ブライアンさん一家とは、その後も連絡を取り合っています。
昨年、東日本大震災が起こり、ブライアンさんには初孫が生まれたこともあり、日系であることを再び意識するようになったようです。

「孫からの呼び名で、日本的な愛称を教えてほしい」と相談を受けたこともあります。
「ソフ、ソボっていうのはどうだろう?」というので、「それは口語では使わないから、ジジ、ババはどう?」と提案しました。

お孫さんのジョージ君の代になると、日本人の血は32分の1になりますが、ファミリーネームのイイダは受け継がれていきます。

ブライアンさんは長年勤めた企業を定年退職し、自由時間もできたのか、イギリスに遊びに来るように誘われていたのですが、機会がないまま年月が過ぎていきました。

この夏、そんな関係に新しい風が吹き込みました。
イギリスに語学留学に行くという大学生のA君と知り合い、イイダ一家へ初孫誕生のお祝いを届けてもらったのです。
A君はビートルズボブ・ディランをこよなく愛する青年で、私の世代でもディラン好きはめったにいないというのに、10代のファンに出会うとは!
ともかく、ディランファンと聞いただけで、私はこの青年に、イイダ一家との交流のバトンを渡そうと思ったのです。
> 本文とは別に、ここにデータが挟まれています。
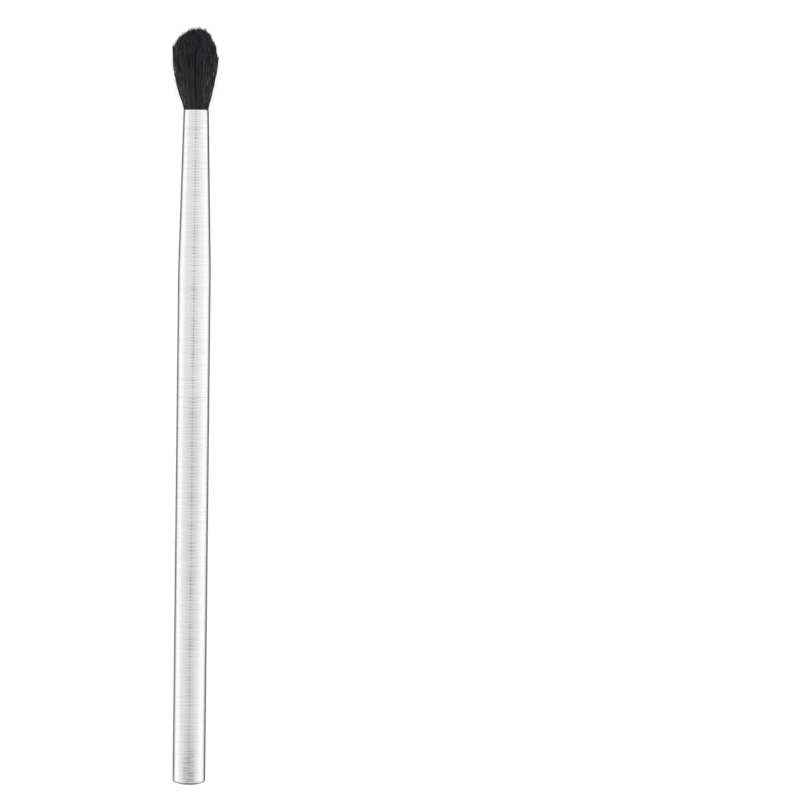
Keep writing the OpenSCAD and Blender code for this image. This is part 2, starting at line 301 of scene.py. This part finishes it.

イイダ一家とA君は、ロンドンでビートルズゆかりの地を一緒に回り、家に泊めてもらって、ギターやピアノを演奏し、充実した時間を過ごしたそうです。

知り合ったときは少年だったブライアンさんの長男のジャイルズ君が一時の父に。
私がアイルランドの日本庭園の記事を書いたときには生まれてもいなかったA君は大学生に。

飯田三郎氏が日本を出国して、約140年。そしてキルデアの日本庭園が完成してから約110年。
20年前、自分の一族のルーツにつながる地を知ったブライアンさん。
たまたま日本庭園を訪れた私が、ロンドンのイイダ一家と交流を始め、イイダ一家のルーツである横浜のA君がイギリスのイイダ一家を訪ねたこと。

すべてが見えないところで操られていたような気がする、長い物語です。
私が占いを学ぶようになった理由の一つは、こうした物語の筋書きの一端を垣間見たいという思いです。